Uzra Zeya’s patriotism and pride for her country has always remained central to her motivation. “There is the singular honor of representing your nation abroad, which always possessed a certain magic for me,” Zeya says. “Hearing our national anthem played at memorials to fallen American service members was a sobering yet inspirational reminder of our nation’s unmatched sacrifices advancing liberty throughout the world and our ability to prevail, even when the odds seem overwhelmingly against us.”

Uzra Zeya meeting with Ignatius IV, Greek Orthodox Patriarch of Antioch and All the East, in Damascus during her 1996-1998 tenure as U.S. Embassy Human Rights Officer in Syria.

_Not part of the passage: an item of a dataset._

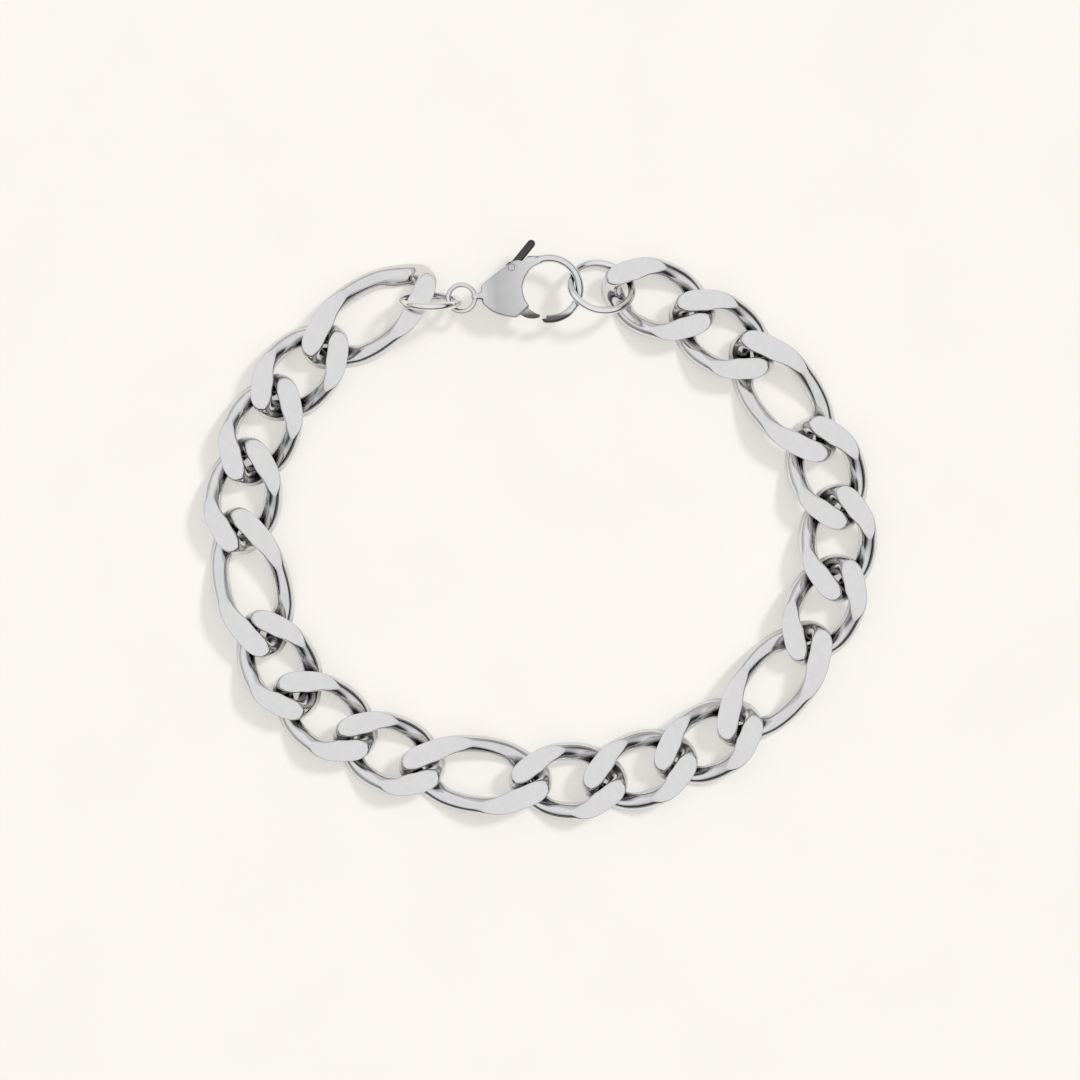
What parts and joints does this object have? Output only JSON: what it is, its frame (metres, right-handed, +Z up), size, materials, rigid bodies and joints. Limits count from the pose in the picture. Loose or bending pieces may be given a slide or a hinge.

Looking back, Zeya remembers her time in the SFS fondly. She says, “[The most valuable thing I gained from the SFS was] an appreciation of the complexity of the world, and how the human spirit, determination, diplomacy, and collective action can coalesce to overcome even the most ingrained injustice.” Offering advice to current students, Zeya says, “Don’t try to chart your path too far in advance, and be open to new experiences and knowledge. When I joined the State Department, I was eager to be assigned immediately to the Middle East so I could put my academic study to use. Instead, I was sent to Kingston and Paris, two experiences that broadened my perspective and gave me lifelong friendships.  I never spoke a word of French before joining the State Department, but it’s now my best language and an area of expertise I never expected to gain in SFS days.”  Zeya capped off her diplomatic career serving as Charge d’Affaires and Deputy Chief of Mission in France during a tumultuous three-year period marked by three major terror attacks. In 2017, the French government awarded her the Legion of Honor, France’s highest civilian honor, for her lifetime efforts to advance U.S.-French relations.

Zeya followed the things that sparked her curiosity and ran from there. She says, “Georgetown offered me a chance to learn about the world as it is — not just as it was — and how diplomacy can build a more peaceful and just world.”